À l’heure des comptes, les trahisons
Le 7 novembre 1942 à Toulouse sous la direction du PCE se crée l’UNE (Unión Nacional Española) pour prétend unir et diriger les maquisards espagnols, avec comme objectif, l’intervention contre le régime franquiste.
En contre pouvoir, le 9 septembre 1944, se crée l’ADE (Alianza democrática española), qui rassemble toutes les tendances politiques de l’exil, excepté les communistes, dont elle dénonce les exactions au sein de l’UNE. L’ADE conteste l’exclusivité de l’UNE et ses méthodes de disparitions et assassinats de maquisards espagnols d’autres tendances politiques (socialistes, anarchistes, POUM…).
À propos de la 35ème Brigade FTP-MOI, leurs actions étaient si intrépides et incontrôlables que le PCF les désavoua, leur préférant une histoire de la résistance plus… française.
Le colonel FFI Serge Ravanel, affirme que « la participation des Espagnols à la résistance fut considérable. Ils sont la part la plus importante de la résistance dans les Pyrénées orientales ». Pourtant il n’hésite pas à cautionner le transfert à l’UNE ou le désarmement d’unité de résistants espagnols comme les 350 hommes du commandant Santos du bataillon Libertad, qui refusent de rejoindre cette organisation, où ils risquent leur vie, par les pratiques courantes pour ceux qui contestent la ligne du PCE. En effet, ce groupe de résistants avertis a préféré sortir de l’UNE et intégrer les Forces françaises de l’intérieur (FFI).
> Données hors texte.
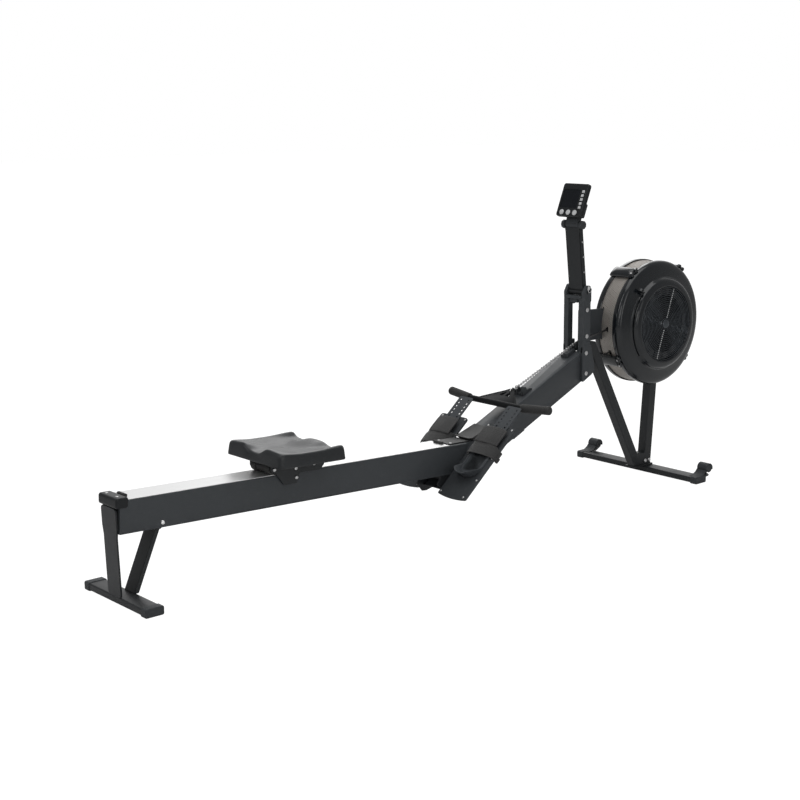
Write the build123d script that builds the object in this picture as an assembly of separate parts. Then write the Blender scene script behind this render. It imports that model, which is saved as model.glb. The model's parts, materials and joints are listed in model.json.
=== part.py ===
from build123d import *
from math import asin, atan, atan2, cos, degrees, radians, sin, tan
import os

# Air rowing machine. Millimetres, +Z up. While it is drawn, X runs from the rear face of the
# rear foot bar towards the flywheel, Y=0 is the middle of the rail and +Y is the rower's left.
# save() moves every node so that the origin is the middle of the footprint, on the floor.

# Rail and seat
RAIL_FALL = degrees(atan(0.0361))      # the rail drops towards the front
TRACK_Z0 = 324.6                       # top of the track above the rear foot
RAIL_WIDTH, RAIL_DEPTH, RAIL_WALL = 100.0, 101.5, 3.0
RAIL_START, RAIL_END = 5.5, 1380.0
TRACK_START, TRACK_END, TRACK_THICK = 35.0, 1299.0, 2.0
CAP_REAR, CAP_HALF_WIDTH, CAP_DROP, CAP_RISE, CAP_CORNER = -8.0, 52.5, 26.0, 7.0, 4.0
SEAT_X, SEAT_LENGTH, SEAT_WIDTH = 634.0, 256.0, 296.0
SEAT_BASE, CARRIAGE_PLATE = 44.0, 3.7
ROLLER_R, ROLLERS_AT, ROLLER_AXLE_R = 17.8, (-85.0, 70.0), 5.0
RUNNING_GAP = 0.06

# Feet and legs
REAR_FOOT_HALF, FRONT_FOOT_HALF = 177.0, 305.0
REAR_FOOT_DEPTH, FRONT_FOOT_X, FRONT_FOOT_DEPTH = 60.0, 2337.0, 59.0
FOOT_BASE, REAR_FOOT_TOP, FRONT_FOOT_TOP = 3.0, 26.0, 25.0
LEG_Y, LEG_HALF, LEG_BASE_REAR, LEG_BASE_TOP = -25.0, 20.0, 2286.0, 31.0
TRANSPORT_X, TRANSPORT_Z, TRANSPORT_R = 2420.0, 49.0, 15.0

# Main beam and post
BEAM_SLOPE, BEAM_X0, BEAM_TOP0, BEAM_UNDER0 = 0.457, 1845.0, 466.0, 350.0
BEAM_HALF, BEAM_WALL, BEAM_REAR, BEAM_FRONT = 40.0, 3.5, 1380.0, 2015.0
POST_REAR, POST_FRONT, POST_HALF, POST_TOP = 1969.0, 2010.0, 50.0, 722.0
POST_INNER_LEFT, POST_INNER_RIGHT = 27.0, -14.0

# Flywheel and its cage
AXLE_X, AXLE_Z, AXLE_R = 2395.0, 590.0, 8.5
BAND_R, BAND_LEFT, BAND_RIGHT, BAND_THICK = 238.5, 41.0, -31.0, 1.5
COVER_INNER, SADDLE_TOP = 51.0, 370.0
COVER_R, GRILLE_R = 241.0, 144.0
PLATE_Y, PLATE_THICK, HOUSING_R, BEARING_R = 27.0, 6.0, 26.0, 17.5
FAN_R, BLADES = 200.0, 20
SPROCKET_R, SPROCKET_TEETH = 28.0, 14
LEVER_ANGLE, LEVER_SWEEP, SPOKE_LEAN = 135.0, 80.0, 8.0

# Chain and handle
CHAIN_HALF_HEIGHT, CHAIN_HALF_WIDTH = 3.0, 3.5
GUIDE_X, GUIDE_Z, GUIDE_R = 1995.0, 538.4, 14.0
HANDLE_X, HANDLE_Z, HANDLE_TILT = 1566.0, 382.5, 21.0
BAR_R, BAR_BEND, GRIP_R, GRIP_LENGTH, GRIP_SWEEP = 11.0, 131.0, 15.5, 124.0, 9.0
SWIVEL_REACH = 104.0
GUIDE_PITCH_R = GUIDE_R + CHAIN_HALF_HEIGHT + 0.3
CHAIN_PITCH_R = SPROCKET_R + CHAIN_HALF_HEIGHT + 0.4
CORD_X, CORD_Z, CORD_POST_R, CORD_R, CORD_START, CORD_ANCHOR = 1640.0, 325.0, 13.0, 4.0, 1890.0, 1800.0
CORD_PITCH_R = CORD_POST_R + CORD_R + 0.3

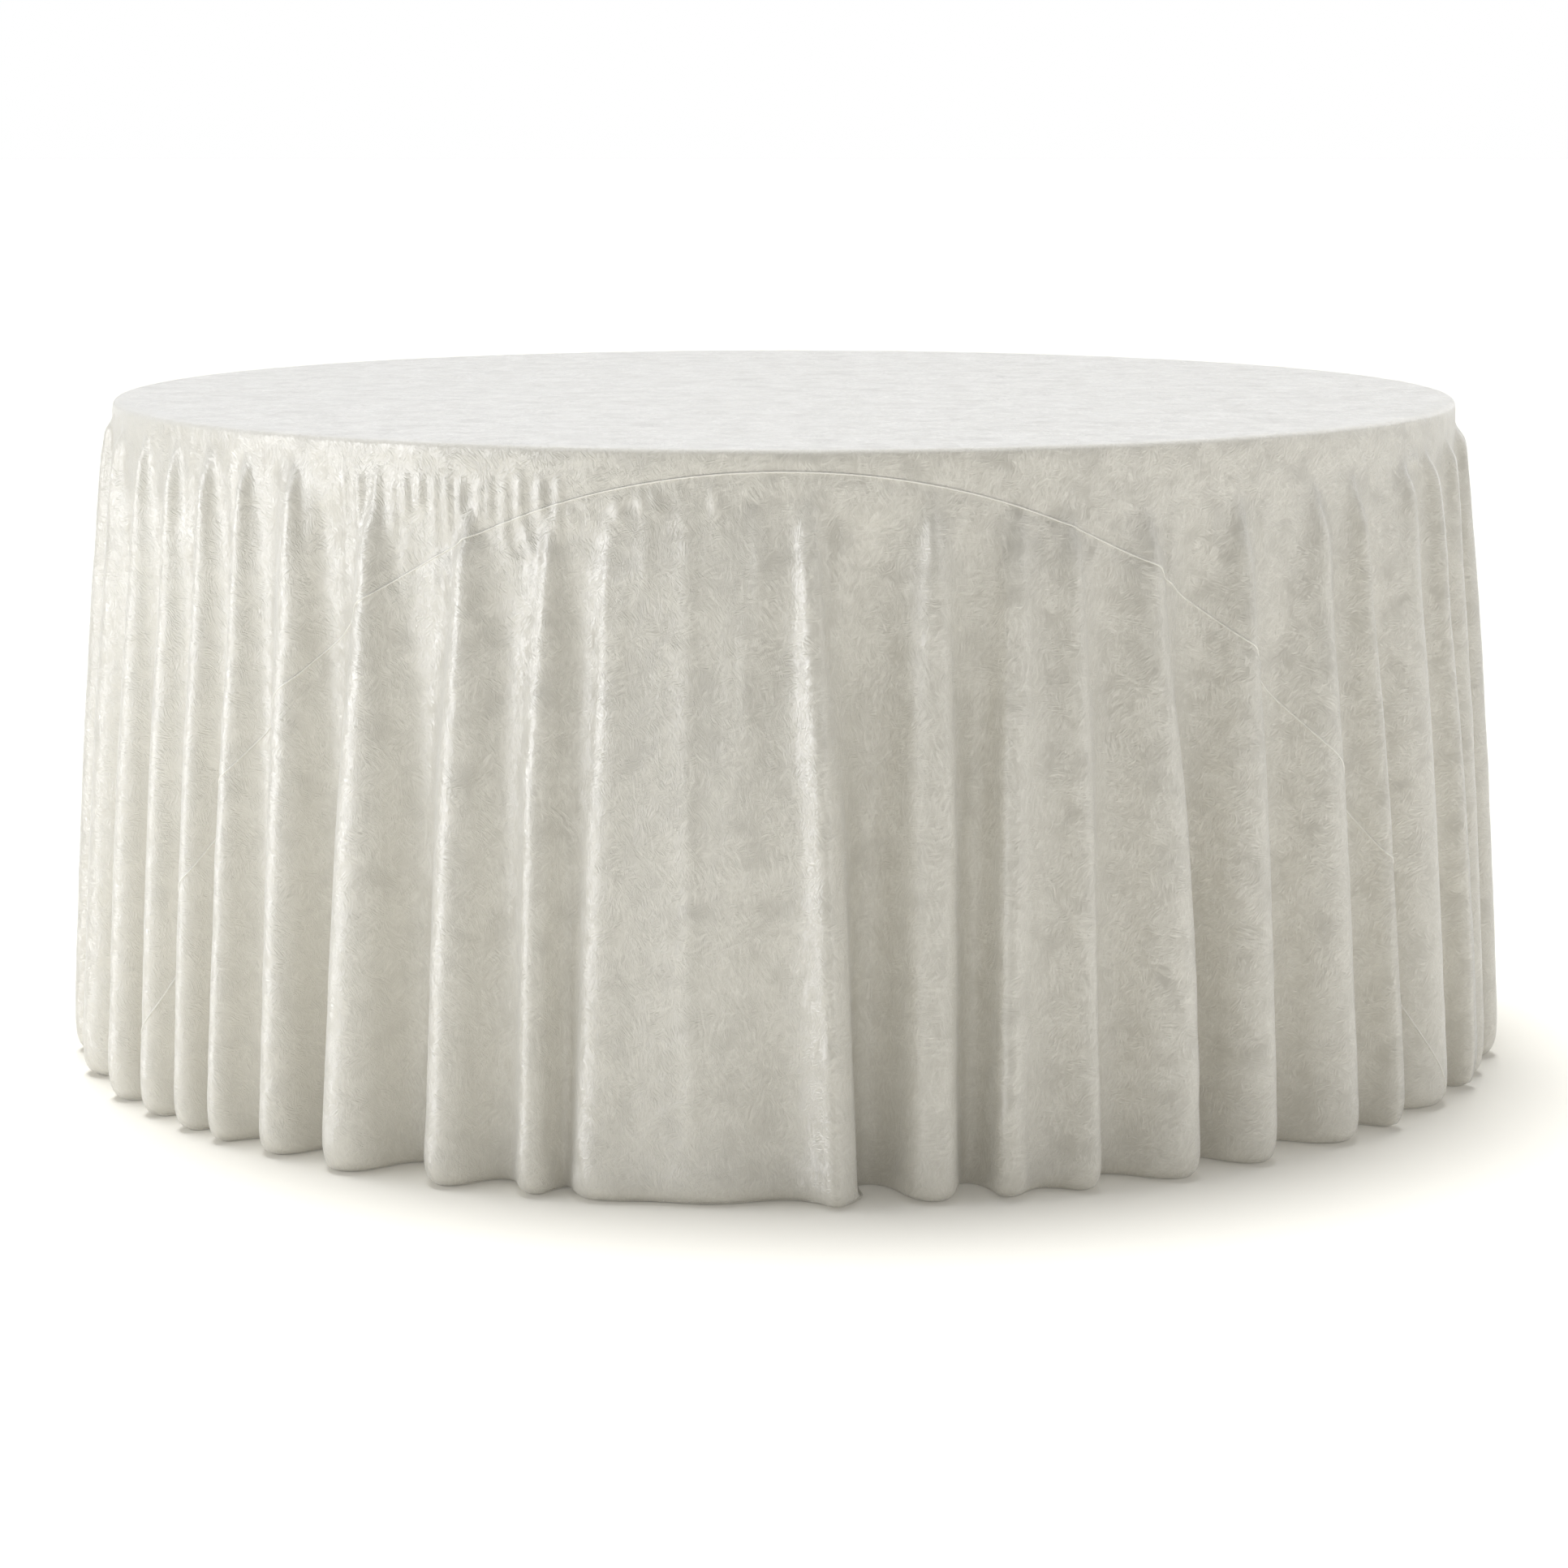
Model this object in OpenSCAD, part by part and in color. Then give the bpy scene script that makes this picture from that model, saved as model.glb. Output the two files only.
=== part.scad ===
// Round, floor-length, three-panel velvet tablecloth on a folding banquet table.
// Origin on the floor under the centre of the table, +Z up, -Y to the front. Millimetres.

/* [Cloth] */
// Thickness of the velvet
cloth_t = 1.5; // [1:0.1:2]
// Width of the centre panel, from seam to seam, laid flat
panel_w = 1564; // [1550:2:1590]
// How far the folds reach out past the edge of the table at the floor
flare = 57; // [40:1:70]
// Width of a sewn seam
seam_w = 6; // [4:1:8]
// How far a seam stands proud of the cloth
seam_rise = 1; // [0.5:0.1:1.5]
// Height of the rolled hem
hem_h = 8; // [6:1:12]
// Thickness of the rolled hem
hem_t = 4; // [3:0.5:5]

/* [Table top] */
// Diameter of the table top
top_d = 1524; // [1510:2:1540]
// Height of the table top above the floor
top_z = 740; // [735:1:750]
// Depth of the moulded rim
rim_depth = 57; // [52:1:58]
// Width of the moulded rim
rim_w = 24; // [18:1:28]
// Thickness of the moulded panel inside the rim
slab_t = 22; // [21:0.5:23]
// Rounding of the upper edge
edge_r = 5; // [3:0.5:6]

/* [Legs] */
// Distance of each leg hinge from the centre of the table
hinge_x = 480; // [475:1:490]
// Outward splay of the legs, in degrees
splay = 4; // [3:0.5:5]
// Outside diameter of the leg tubes
tube_d = 25; // [24:0.5:25]
// Wall of the steel tubes
tube_wall = 1.5; // [1:0.25:2]
// Outside diameter of the cross bars
bar_d = 19; // [18:0.5:19]
// Distance of the brace pin and the upper cross bar from the hinge
brace_at = 250; // [245:1:255]
// Distance of the lower cross bar from the hinge
foot_bar_at = 644; // [643:1:645]
// Distance of the brace anchor from the hinge
anchor_at = 350; // [345:1:355]

/* [Hidden] */
$fn = 64;

VELVET = [0.83, 0.82, 0.78];
PLASTIC = [0.88, 0.88, 0.86];
STEEL = [0.42, 0.43, 0.45];
ZINC = [0.72, 0.73, 0.75];
RUBBER = [0.1, 0.1, 0.1];

far = 1000;          // beyond every part
gap = 0.3;           // between the cloth and the table
top_r = top_d / 2;
under_z = top_z - slab_t;
tube_r = tube_d / 2;
bar_r = bar_d / 2;

// --- Cloth ---------------------------------------------------------------

flare_power = 0.59;  // the folds open quickly under the edge and slowly near the floor
wall_steps = 14;
wall_top = edge_r;
wall_drop = top_z - wall_top;

// Inner radius of the skirt at a drop s below the table top
function wall_r(s) = top_r + gap + flare * pow(max(0, s - wall_top) / wall_drop, flare_power);

// Inner face of the cloth, moved out by d, from the centre of the top down to the drop s_end
function face(d, s_end) = concat(
    [[0, top_z + gap + d]],
    [for (i = [0 : 6]) let (a = 90 - 15 * i)
        [top_r - edge_r + (edge_r + gap + d) * cos(a), top_z - edge_r + (edge_r + gap + d) * sin(a)]],
    [for (i = [1 : wall_steps]) let (s = wall_top + (s_end - wall_top) * pow(i / wall_steps, 1.7))
        [wall_r(s) + d, top_z - s]]
);

function backwards(list) = [for (i = [len(list) - 1 : -1 : 0]) list[i]];

module bell(t) {
    s_end = top_z - hem_h;
    rotate_extrude($fn = 180)
        polygon(concat(face(t, s_end), backwards(face(0, s_end))));
}

// Distance of a seam from the plane y = 0 at a drop s: a straight line of the flat cloth,
// wrapped down the skirt
function seam_y(s) = (wall_r(s) + cloth_t) * (panel_w / 2) / (top_r + s);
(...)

Il faut souligner aussi le travail essentiel fait dans ce sens par José German Gonzalez, militant anarchiste de la région de Tarragone, commandant du maquis du Barrage de l’Aigle qui organisa, à travers les Groupes de travailleurs étrangers (GTE), l’entrée des cénétistes directement dans la résistance française
Monsieur Bénezech, membre du comité de la résistance, déclarera en reconnaissance aux résistants espagnols : « Combattants héroïques de la liberté, qui, partout, firent preuve du plus grand courage et payèrent un lourd tribu à la libération de notre pays » mais aucun responsable français ne tentera de leur apporter une aide pour libérer leur pays.